## Begin Records provided

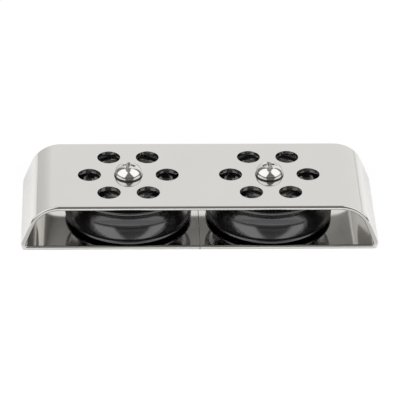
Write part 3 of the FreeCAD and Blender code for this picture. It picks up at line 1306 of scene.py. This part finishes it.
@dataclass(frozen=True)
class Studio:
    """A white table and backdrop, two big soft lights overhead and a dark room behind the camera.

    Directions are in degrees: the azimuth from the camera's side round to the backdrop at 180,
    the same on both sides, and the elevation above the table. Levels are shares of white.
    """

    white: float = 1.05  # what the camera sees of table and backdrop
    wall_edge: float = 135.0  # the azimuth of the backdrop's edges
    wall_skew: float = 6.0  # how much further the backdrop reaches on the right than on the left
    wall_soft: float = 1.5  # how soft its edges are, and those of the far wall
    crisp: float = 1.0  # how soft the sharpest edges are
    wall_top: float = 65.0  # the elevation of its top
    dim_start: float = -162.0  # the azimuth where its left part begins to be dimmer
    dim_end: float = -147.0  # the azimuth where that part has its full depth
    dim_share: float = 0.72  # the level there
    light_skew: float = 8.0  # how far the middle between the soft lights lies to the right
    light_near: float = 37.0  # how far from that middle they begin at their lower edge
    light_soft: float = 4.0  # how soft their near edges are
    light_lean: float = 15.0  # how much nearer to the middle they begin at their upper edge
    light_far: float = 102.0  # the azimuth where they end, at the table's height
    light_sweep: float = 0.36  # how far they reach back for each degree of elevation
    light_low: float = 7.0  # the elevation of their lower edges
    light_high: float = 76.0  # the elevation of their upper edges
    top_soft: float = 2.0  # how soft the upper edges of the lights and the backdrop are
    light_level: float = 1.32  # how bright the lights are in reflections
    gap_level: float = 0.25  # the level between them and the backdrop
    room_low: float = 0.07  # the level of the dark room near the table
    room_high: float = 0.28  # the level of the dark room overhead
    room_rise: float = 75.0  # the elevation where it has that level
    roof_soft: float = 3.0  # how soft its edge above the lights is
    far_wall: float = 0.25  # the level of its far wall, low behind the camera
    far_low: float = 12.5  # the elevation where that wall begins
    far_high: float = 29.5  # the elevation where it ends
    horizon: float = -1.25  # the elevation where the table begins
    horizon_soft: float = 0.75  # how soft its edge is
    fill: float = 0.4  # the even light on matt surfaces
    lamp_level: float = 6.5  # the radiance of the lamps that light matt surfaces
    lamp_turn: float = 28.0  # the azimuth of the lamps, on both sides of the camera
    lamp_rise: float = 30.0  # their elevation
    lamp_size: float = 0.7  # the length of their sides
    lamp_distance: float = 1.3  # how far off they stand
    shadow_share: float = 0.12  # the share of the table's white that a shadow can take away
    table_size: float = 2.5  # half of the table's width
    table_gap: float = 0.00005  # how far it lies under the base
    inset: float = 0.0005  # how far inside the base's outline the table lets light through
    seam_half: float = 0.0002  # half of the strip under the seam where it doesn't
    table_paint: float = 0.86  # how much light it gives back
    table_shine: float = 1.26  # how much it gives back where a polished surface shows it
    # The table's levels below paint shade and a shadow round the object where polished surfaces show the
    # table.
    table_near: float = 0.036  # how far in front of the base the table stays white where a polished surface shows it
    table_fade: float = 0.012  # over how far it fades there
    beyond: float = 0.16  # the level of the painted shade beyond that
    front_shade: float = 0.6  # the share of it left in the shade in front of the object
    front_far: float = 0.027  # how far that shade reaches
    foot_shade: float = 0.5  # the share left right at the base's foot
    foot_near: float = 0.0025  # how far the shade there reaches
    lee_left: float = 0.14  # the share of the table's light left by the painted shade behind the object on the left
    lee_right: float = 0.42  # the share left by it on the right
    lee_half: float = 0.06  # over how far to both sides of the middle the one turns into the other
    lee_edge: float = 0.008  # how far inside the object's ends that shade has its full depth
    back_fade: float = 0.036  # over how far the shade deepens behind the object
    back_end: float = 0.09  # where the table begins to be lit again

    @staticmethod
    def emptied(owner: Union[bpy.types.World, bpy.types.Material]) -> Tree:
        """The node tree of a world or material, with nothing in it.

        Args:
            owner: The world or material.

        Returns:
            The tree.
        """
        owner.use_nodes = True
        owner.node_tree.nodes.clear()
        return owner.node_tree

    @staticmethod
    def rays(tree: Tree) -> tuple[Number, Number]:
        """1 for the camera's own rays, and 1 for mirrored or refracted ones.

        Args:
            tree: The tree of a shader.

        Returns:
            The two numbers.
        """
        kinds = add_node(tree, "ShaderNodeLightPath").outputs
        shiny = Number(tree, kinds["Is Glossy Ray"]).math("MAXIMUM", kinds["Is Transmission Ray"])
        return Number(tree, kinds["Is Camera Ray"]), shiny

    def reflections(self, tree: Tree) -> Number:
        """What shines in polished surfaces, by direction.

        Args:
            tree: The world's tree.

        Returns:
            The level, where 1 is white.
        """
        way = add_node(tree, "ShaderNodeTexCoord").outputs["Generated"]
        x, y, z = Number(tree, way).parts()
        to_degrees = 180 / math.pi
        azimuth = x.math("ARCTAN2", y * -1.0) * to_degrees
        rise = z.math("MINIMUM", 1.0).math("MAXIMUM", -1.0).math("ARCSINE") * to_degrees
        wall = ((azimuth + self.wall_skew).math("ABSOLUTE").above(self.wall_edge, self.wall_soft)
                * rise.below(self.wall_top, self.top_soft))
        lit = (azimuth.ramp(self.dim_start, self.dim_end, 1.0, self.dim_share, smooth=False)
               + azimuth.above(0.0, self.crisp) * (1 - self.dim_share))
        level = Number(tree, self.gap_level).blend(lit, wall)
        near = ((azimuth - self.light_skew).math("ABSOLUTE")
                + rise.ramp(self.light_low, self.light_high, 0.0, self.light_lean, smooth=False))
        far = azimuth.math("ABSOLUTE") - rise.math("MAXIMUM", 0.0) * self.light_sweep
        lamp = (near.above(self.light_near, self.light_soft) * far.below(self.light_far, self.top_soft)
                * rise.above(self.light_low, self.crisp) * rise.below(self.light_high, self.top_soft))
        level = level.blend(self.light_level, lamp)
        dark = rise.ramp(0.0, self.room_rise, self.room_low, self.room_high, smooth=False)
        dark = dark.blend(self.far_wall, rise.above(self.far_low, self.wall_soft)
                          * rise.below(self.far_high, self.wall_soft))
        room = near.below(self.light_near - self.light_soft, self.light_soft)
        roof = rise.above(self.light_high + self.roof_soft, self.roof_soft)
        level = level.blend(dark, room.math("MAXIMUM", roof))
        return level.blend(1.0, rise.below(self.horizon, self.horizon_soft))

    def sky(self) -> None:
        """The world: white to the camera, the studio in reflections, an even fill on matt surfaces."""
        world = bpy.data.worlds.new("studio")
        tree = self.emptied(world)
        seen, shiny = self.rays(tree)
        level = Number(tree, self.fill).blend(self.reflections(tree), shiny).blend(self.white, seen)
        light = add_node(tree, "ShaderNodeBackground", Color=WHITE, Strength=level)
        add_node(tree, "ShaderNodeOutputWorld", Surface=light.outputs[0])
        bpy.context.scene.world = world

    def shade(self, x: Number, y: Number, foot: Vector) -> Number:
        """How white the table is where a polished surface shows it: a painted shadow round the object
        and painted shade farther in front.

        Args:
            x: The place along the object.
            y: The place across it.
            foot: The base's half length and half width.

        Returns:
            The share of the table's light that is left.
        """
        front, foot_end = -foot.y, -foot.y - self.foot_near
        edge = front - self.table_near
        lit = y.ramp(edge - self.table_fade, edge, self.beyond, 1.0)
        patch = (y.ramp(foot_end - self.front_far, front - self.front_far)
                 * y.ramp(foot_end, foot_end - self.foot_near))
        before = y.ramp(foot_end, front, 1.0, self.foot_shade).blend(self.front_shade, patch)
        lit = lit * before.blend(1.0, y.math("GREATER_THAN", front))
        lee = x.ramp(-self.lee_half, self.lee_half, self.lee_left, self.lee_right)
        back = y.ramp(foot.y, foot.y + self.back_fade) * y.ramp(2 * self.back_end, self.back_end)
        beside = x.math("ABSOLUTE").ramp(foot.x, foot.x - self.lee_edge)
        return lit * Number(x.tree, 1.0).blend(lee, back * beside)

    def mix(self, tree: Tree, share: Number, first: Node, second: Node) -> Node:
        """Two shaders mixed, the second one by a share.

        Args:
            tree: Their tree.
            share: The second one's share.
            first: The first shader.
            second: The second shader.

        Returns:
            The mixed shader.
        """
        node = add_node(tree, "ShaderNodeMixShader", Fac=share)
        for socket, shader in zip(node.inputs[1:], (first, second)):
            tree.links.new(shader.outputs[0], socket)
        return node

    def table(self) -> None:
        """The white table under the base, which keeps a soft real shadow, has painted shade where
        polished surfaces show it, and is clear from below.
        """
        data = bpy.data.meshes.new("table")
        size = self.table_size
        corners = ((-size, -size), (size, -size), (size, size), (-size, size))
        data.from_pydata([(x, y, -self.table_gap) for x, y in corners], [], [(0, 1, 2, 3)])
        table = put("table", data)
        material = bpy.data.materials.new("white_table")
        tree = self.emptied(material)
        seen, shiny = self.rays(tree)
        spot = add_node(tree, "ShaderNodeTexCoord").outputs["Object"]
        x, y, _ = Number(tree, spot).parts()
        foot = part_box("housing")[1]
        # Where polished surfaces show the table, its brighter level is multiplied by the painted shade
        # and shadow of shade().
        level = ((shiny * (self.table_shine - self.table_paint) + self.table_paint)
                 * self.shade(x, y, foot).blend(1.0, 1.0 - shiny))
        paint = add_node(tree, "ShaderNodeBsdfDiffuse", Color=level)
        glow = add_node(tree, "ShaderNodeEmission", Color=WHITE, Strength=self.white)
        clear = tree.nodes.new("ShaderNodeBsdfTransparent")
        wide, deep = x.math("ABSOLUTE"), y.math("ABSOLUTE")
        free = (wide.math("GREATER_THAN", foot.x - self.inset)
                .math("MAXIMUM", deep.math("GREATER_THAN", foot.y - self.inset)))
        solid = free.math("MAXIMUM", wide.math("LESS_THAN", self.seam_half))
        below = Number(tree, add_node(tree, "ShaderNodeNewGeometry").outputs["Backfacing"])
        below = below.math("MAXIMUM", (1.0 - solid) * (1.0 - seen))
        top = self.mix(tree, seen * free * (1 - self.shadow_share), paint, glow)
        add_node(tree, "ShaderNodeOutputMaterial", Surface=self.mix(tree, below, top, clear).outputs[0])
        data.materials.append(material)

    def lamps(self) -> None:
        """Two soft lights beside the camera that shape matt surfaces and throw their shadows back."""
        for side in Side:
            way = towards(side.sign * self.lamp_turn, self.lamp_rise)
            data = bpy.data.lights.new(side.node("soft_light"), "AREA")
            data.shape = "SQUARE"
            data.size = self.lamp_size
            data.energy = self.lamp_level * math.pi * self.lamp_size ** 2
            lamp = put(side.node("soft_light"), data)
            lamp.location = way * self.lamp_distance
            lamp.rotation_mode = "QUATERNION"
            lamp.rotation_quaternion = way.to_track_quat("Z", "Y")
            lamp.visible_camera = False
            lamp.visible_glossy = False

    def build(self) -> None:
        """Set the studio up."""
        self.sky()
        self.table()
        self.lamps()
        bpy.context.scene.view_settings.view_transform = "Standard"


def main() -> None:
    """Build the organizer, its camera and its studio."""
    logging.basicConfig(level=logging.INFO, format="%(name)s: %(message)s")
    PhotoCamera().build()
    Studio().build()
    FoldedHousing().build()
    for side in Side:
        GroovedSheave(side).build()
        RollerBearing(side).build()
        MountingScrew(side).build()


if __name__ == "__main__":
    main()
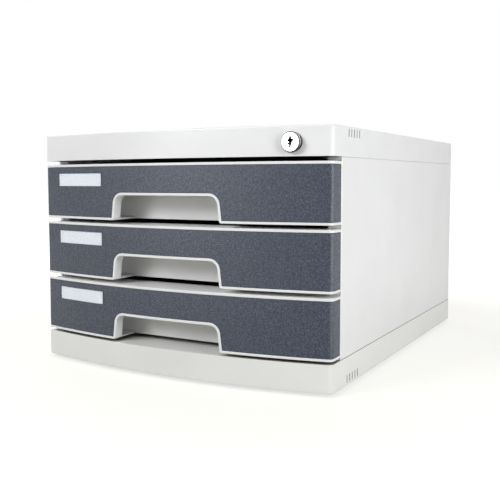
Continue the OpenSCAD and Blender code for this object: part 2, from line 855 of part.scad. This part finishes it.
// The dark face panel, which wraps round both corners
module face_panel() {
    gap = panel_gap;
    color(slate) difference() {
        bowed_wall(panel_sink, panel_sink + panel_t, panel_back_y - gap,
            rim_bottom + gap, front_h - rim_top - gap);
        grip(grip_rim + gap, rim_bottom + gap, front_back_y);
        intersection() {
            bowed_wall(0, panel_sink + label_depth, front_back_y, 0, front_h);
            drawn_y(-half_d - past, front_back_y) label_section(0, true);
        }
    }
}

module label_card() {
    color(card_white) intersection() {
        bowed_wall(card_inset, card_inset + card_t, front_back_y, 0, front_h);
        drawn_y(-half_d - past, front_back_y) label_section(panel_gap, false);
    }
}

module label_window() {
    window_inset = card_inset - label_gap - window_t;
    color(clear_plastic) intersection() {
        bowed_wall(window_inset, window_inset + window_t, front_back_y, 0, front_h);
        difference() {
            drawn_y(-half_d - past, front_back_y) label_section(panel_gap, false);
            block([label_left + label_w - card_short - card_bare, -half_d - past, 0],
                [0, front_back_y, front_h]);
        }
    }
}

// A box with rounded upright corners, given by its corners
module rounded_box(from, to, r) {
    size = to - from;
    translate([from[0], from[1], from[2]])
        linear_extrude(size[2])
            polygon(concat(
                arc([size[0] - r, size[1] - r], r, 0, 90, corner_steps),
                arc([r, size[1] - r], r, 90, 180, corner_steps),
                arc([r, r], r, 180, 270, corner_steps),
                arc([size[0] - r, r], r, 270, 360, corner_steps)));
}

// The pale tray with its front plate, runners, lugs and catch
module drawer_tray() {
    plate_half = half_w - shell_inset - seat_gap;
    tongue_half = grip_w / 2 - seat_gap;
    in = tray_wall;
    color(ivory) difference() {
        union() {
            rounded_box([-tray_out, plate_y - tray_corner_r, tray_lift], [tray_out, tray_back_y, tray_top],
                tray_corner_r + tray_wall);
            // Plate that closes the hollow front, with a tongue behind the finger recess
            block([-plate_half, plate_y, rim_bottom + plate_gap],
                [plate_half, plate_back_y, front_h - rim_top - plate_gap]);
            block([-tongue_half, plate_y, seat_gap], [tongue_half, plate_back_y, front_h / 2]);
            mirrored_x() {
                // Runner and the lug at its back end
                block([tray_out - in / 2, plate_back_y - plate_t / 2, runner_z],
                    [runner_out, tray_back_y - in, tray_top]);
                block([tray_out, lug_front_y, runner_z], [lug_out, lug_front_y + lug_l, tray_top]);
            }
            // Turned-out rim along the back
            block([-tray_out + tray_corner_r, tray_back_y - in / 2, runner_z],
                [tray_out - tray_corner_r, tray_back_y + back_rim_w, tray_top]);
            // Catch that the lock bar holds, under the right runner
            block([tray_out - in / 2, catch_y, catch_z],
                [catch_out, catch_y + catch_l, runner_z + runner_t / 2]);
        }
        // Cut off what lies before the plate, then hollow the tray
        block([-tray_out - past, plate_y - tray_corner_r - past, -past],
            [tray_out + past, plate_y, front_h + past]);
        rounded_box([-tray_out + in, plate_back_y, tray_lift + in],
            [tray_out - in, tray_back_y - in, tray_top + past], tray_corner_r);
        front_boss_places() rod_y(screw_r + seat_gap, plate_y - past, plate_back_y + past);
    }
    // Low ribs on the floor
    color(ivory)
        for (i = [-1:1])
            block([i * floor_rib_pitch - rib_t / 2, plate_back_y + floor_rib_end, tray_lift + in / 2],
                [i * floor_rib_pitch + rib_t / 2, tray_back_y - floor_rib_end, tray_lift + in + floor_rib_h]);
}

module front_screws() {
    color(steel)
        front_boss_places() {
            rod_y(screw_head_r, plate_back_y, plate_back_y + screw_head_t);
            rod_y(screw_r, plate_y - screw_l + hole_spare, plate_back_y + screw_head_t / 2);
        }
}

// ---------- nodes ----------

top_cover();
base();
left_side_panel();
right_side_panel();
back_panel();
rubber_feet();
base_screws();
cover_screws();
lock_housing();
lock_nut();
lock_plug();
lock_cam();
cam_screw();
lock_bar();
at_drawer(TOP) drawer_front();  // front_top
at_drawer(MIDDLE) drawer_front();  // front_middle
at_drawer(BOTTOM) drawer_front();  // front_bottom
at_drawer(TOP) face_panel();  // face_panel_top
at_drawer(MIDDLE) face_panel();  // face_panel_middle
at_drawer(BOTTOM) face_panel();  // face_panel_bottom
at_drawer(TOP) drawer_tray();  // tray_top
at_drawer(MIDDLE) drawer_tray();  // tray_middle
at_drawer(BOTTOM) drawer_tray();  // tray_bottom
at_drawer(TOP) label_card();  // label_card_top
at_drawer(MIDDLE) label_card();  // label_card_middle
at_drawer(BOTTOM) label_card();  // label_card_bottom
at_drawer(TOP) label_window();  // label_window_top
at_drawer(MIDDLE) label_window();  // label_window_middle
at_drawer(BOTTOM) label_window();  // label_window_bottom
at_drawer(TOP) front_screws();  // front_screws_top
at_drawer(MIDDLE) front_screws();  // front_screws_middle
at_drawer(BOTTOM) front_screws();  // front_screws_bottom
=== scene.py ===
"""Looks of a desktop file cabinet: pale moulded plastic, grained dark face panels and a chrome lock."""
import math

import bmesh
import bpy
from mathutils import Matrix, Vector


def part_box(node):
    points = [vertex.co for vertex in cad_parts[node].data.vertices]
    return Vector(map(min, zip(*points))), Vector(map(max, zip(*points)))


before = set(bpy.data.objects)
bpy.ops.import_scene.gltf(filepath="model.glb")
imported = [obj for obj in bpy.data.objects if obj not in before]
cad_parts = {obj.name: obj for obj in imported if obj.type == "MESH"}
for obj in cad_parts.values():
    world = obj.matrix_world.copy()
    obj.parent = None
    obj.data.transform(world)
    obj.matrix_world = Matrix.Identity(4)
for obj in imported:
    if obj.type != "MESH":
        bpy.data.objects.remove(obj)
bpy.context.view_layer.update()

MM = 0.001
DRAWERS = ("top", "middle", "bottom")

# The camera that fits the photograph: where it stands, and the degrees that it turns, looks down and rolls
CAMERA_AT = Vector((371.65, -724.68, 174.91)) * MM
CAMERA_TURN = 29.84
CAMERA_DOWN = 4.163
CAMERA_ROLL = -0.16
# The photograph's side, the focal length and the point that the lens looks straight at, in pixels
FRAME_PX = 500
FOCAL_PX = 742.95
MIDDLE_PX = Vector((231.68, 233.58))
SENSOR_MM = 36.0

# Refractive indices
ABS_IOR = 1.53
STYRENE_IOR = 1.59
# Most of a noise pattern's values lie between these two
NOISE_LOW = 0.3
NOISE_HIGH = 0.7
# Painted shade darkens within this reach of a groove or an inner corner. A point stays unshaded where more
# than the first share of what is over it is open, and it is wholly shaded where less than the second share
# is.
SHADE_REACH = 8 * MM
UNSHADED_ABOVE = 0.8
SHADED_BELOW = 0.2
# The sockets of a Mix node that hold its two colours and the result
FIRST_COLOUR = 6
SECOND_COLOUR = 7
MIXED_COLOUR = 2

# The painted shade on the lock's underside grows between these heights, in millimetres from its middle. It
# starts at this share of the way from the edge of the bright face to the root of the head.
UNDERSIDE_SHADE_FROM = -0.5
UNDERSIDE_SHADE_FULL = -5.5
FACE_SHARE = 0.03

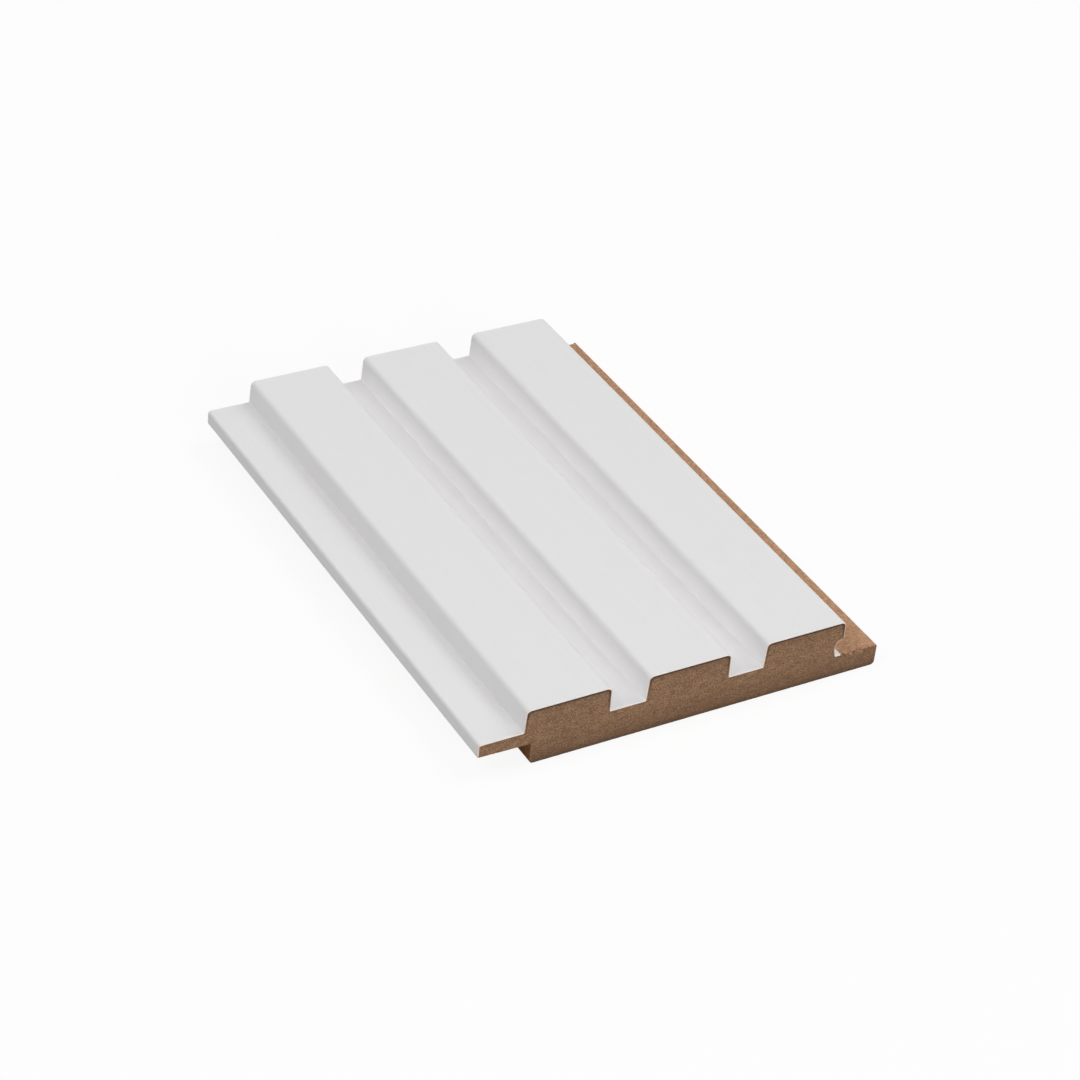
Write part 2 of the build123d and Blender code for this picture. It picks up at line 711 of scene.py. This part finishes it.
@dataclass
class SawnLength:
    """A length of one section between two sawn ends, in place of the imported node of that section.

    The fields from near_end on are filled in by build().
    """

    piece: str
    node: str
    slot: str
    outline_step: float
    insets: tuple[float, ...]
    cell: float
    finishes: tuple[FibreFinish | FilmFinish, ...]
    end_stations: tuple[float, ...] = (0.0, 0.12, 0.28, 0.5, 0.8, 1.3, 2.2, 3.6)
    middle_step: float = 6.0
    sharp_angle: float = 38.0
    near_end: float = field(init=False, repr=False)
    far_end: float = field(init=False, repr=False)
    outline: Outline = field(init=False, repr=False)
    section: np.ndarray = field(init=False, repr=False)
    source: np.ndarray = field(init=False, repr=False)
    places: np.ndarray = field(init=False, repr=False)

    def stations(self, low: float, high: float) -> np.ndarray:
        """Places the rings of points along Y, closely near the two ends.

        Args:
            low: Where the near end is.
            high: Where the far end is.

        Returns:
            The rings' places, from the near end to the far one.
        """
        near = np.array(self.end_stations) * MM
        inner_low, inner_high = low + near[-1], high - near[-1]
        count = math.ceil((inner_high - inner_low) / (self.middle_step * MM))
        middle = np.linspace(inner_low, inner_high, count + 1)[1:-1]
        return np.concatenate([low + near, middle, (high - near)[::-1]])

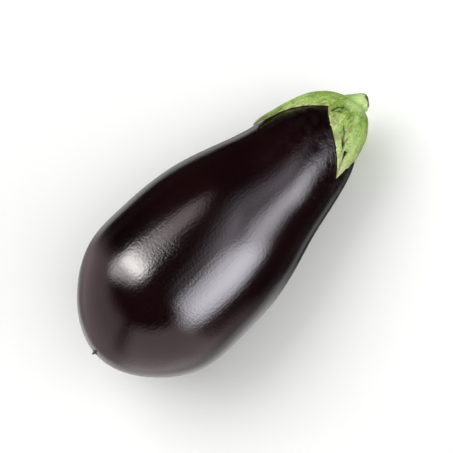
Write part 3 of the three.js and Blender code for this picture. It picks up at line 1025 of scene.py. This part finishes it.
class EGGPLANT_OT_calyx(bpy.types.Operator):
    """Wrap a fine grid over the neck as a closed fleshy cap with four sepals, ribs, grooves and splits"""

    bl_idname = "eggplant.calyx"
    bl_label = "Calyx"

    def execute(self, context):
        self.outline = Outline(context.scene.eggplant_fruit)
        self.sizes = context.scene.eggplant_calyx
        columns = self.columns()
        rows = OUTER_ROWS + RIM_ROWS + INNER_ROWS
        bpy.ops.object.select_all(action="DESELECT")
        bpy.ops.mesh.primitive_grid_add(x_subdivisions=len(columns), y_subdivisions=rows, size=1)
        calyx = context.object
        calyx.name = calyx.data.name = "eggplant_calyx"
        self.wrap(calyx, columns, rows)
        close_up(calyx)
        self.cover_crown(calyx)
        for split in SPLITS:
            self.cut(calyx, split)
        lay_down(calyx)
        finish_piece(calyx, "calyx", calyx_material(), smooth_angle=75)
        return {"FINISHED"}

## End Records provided

▸ Problem description: Repeat word for word the lines from the line with "lock_nut();" to the line with "obj.data.transform(world)", both lines included.

▸ Output of the exercise:
lock_nut();
lock_plug();
lock_cam();
cam_screw();
lock_bar();
at_drawer(TOP) drawer_front();  // front_top
at_drawer(MIDDLE) drawer_front();  // front_middle
at_drawer(BOTTOM) drawer_front();  // front_bottom
at_drawer(TOP) face_panel();  // face_panel_top
at_drawer(MIDDLE) face_panel();  // face_panel_middle
at_drawer(BOTTOM) face_panel();  // face_panel_bottom
at_drawer(TOP) drawer_tray();  // tray_top
at_drawer(MIDDLE) drawer_tray();  // tray_middle
at_drawer(BOTTOM) drawer_tray();  // tray_bottom
at_drawer(TOP) label_card();  // label_card_top
at_drawer(MIDDLE) label_card();  // label_card_middle
at_drawer(BOTTOM) label_card();  // label_card_bottom
at_drawer(TOP) label_window();  // label_window_top
at_drawer(MIDDLE) label_window();  // label_window_middle
at_drawer(BOTTOM) label_window();  // label_window_bottom
at_drawer(TOP) front_screws();  // front_screws_top
at_drawer(MIDDLE) front_screws();  // front_screws_middle
at_drawer(BOTTOM) front_screws();  // front_screws_bottom
=== scene.py ===
"""Looks of a desktop file cabinet: pale moulded plastic, grained dark face panels and a chrome lock."""
import math

import bmesh
import bpy
from mathutils import Matrix, Vector


def part_box(node):
    points = [vertex.co for vertex in cad_parts[node].data.vertices]
    return Vector(map(min, zip(*points))), Vector(map(max, zip(*points)))


before = set(bpy.data.objects)
bpy.ops.import_scene.gltf(filepath="model.glb")
imported = [obj for obj in bpy.data.objects if obj not in before]
cad_parts = {obj.name: obj for obj in imported if obj.type == "MESH"}
for obj in cad_parts.values():
    world = obj.matrix_world.copy()
    obj.parent = None
    obj.data.transform(world)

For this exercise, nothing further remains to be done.